Successful B-to-b marketers are able to achieve a flood of inquiries and information requests from tradeshows, online events, whitepaper downloads, e-mail campaigns, a friend-of-a-friend and elsewhere. It's generally wasteful or impossible for sales to try to contact every one who has expressed any level of interest in the company. Yet, it's important that the sales force be able to contact prospects that are ready to buy.

Certainly, the task of separating the highly motivated prospective customer from the mildly interested tradeshow booth visitor takes effort. But with a strong lead-scoring model in place, it's easier than you think.

Lead scoring is a method of assigning points to each prospect you come across. Points are assigned based on specific criteria you set — those attributes you've identified as being most often associated with serious prospective customers. The higher the score, the more likely they're the right target prospect who is actively engaged in the buying process, and should be routed to sales. Naturally, when you're able to send sales a list of prospects based on criteria indicating they are ready to buy, sales representatives have better luck at actually engaging in meaningful conversations with potential customers.

Also, a solid lead scoring approach can help you build a more powerful and accountable marketing organization — one based on rigorous analysis and testing, rather than intuition and educated guesswork.

The most accurate lead scoring models comprise both explicit and implicit information. Explicit scores are based on information provided by or about the prospect, for example,  company size, industry segment, job title or geographic location. Implicit scores are derived from monitoring prospect behavior; examples of these include Web site visits, whitepaper downloads or e-mail opens and clicks. Taken together, explicit and implicit factors create a much more nuanced picture of prospects.

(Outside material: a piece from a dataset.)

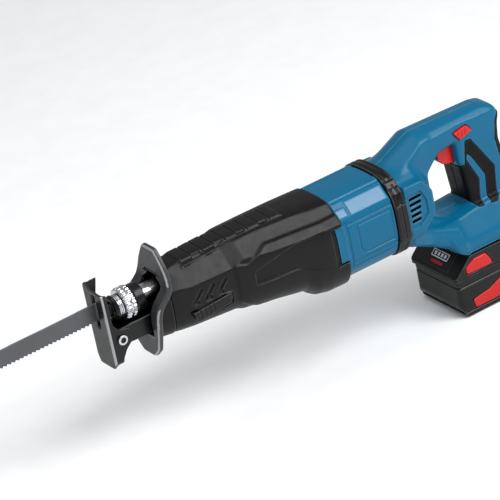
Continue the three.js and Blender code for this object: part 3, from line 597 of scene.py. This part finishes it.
HALF_SEAM = 0.15


def handle_field(space):
    """The handle with its loop. Its roof is crowned and its top edges are cut off at 45 degrees."""
    x, y, z = space.x, space.y, space.z
    outline = soften(flat(HANDLE_LINE, x, z), 8)
    half = np.interp(x, [318, 345, 365, 392, 402, 440, 456], [24, 23, 20, 18.5, 17.5, 17.5, 16])
    handle = ease_meet(outline, (np.abs(y) - half).astype(np.float32), 5)
    roof = z + 0.02 * y * y - np.interp(x, [318, 358, 437, 456], [14, 33.5, 31.5, 28])
    crest = np.interp(x, [318, 358, 372, 443], [30, 47, 43.5, 40.5])
    facet = (np.abs(y) + z - crest) / math.sqrt(2)
    handle = ease_meet(handle, (roof / 1.1).astype(np.float32), 2)
    handle = meet(handle, facet.astype(np.float32))
    return ease_cut(handle, soften(flat(LOOP_LINE, x, z), 8), 7)


def rear_outside(space):
    """The outside of both rear shells as one body, and the battery foot alone."""
    x, y, z = space.x, space.y, space.z
    corner = (np.abs(y) + z - np.interp(x, [316, 340], [37, 34]).astype(np.float32)) / math.sqrt(2)
    shell_drum = meet(lofted(space, REAR_DRUM, 2.8), corner, slab(x, 316.6, 357))
    vent = meet(soften(flat(VENT_LINE, x, z), 4), slab(y, -42.5, 42.5), 316.6 - x, 20 - np.abs(y))
    strut = meet(lofted(space, STRUT, 4), slab(x, 322, 376))
    foot = meet(soften(flat(FOOT_LINE, x, z), 5), soften(flat(FOOT_SECTION, y, z), 6))
    outside = ease_join(handle_field(space), shell_drum, 6)
    outside = ease_join(outside, ease_join(strut, foot, 8), 6)
    outside = soften(ease_join(outside, soften(vent, 2), 1.5), 2)
    return meet(outside, FOOT_BASE - z), foot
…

Although most models account for explicit data, and some can also score based on implicit actions, few are able to incorporate frequency and recency evaluations into the model. And yet how often and how recently a prospect visited your Web site or downloaded a whitepaper can make a very big difference in determining how interested he or she is in your company's offerings. By adding frequency and recency elements to the evaluation criteria, the model enables scores to go up or down based on prospect behavior.

Recency metrics are powerful because they add the dimension of time to a lead's score. Rather than heaping new points on top of old scores when someone repeats an action, a model that takes into account recency will peel off points over time and reset the score when an action is repeated. A good rule of thumb is to have the recency score decay to zero after twice your average sales cycle.

If you haven't yet implemented an automated lead management program, now is the time. A strong lead-scoring model helps close the gap between marketing and sales. Not only does the sales team enjoy a flow of better-qualified leads, marketing is able to monitor the results of its programs and track its successes. Adjustments can be made to the marketing plan to improve the quality of leads generated, and resources can be better managed accordingly. It's win-win all the way around.